Matt, the recent video on Vox where you encourage people to eat beef is incredibly irresponsible and completely incorrect. To encourage people to eat beef instead of chicken will invariably lead to global warming at an even faster scale. This will result in much more human suffering, but it will also increase animal suffering at a completely different magnitude!

When climates change and lands dry up, at least people can leave to greener pastures, or there is international help. Who helps the animals? No one, if they do not adapt then they suffer and die.

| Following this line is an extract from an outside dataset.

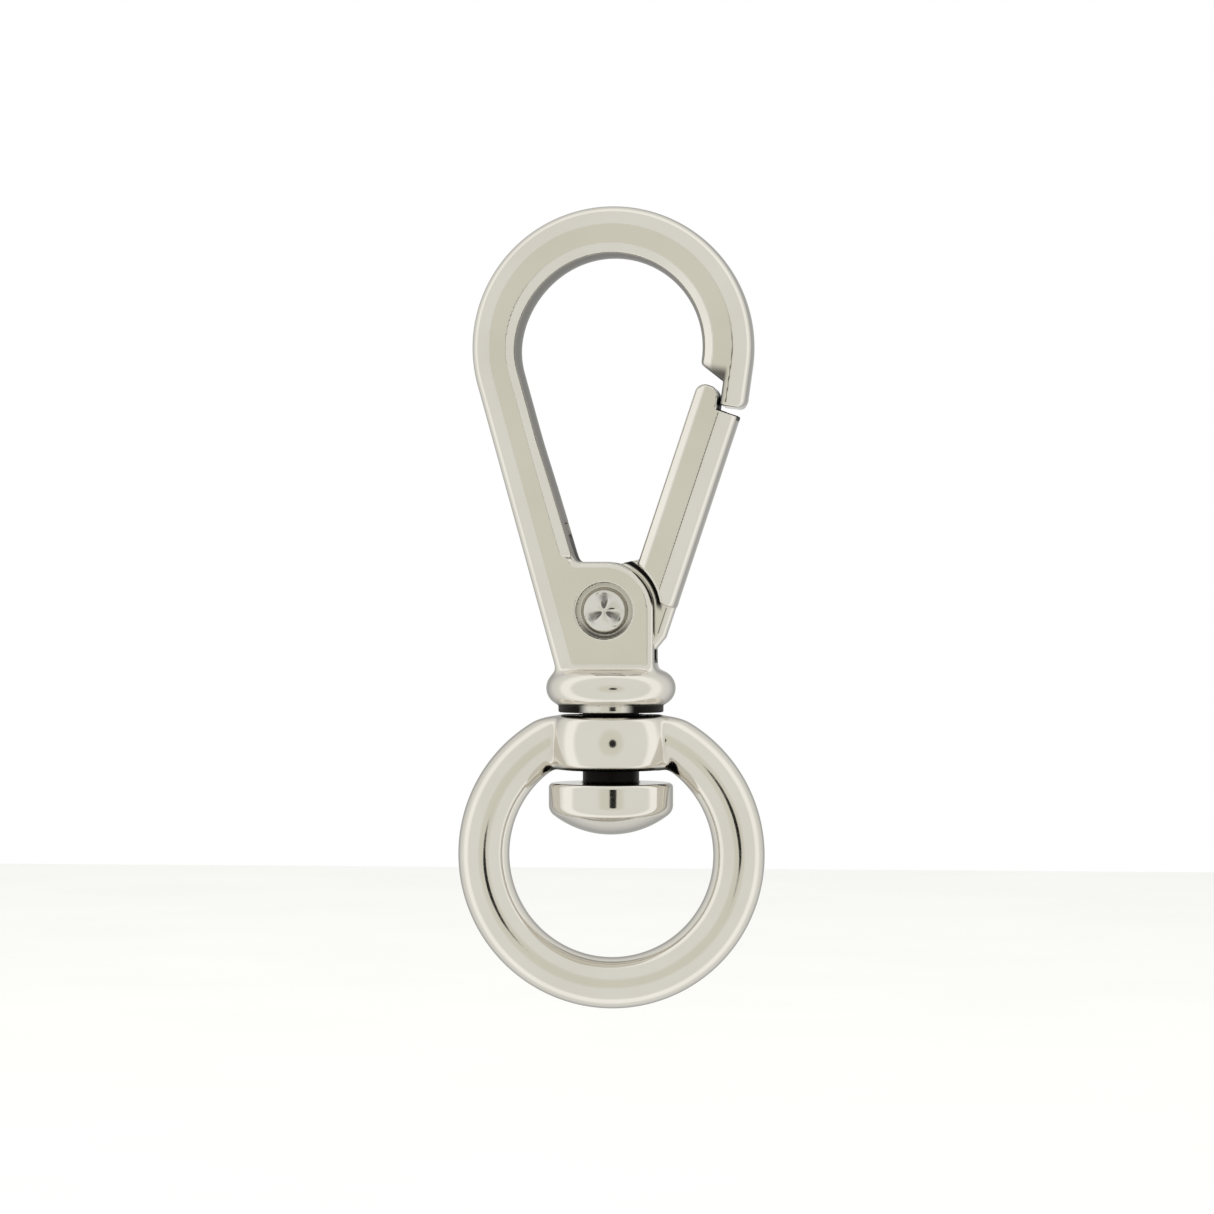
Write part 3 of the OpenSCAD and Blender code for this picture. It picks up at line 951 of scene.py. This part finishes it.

And by your comments "Eating a burger or steak will be responsible for a tiny amount of additional methane in the atmosphere" You show that you do not have any understanding of statistics and the power of numbers. Yes, you as an individual do not make a big difference but lots of people together make a massive difference. What if we turned around the argument back to you that if I eat one chicken the actual amount of suffering that it adds is minuscule and therefore its no use to do it.

Matt Ball said...

Jun, it would be great if you would actually address something -- anything -- I *actually said* in the video.
As for what you say in your latest comment - how does eating beef *actually hurt* other animals (it obviously hurts the cow)? As the environment changes, wild animals will continue to suffer and die, *just as they do now*. There may be fewer of them, or there may be more.
All wild animals suffer, and all wild animals die, regardless of global warming. But at least they aren't being tortured.
I know it is hard to get past environmental orthodoxy. But we should simply not worry about some alleged abstraction and look past actual torture.
I'm sorry I am failing to convey this to you, and that you misunderstand what I actually say in the video at Vox. The bottom line is that if you are eating chicken, you are paying someone directly to torture a sentient being. The rest is all hand-waving.
Note: my personal blog is not a forum for general debate. Good luck to you!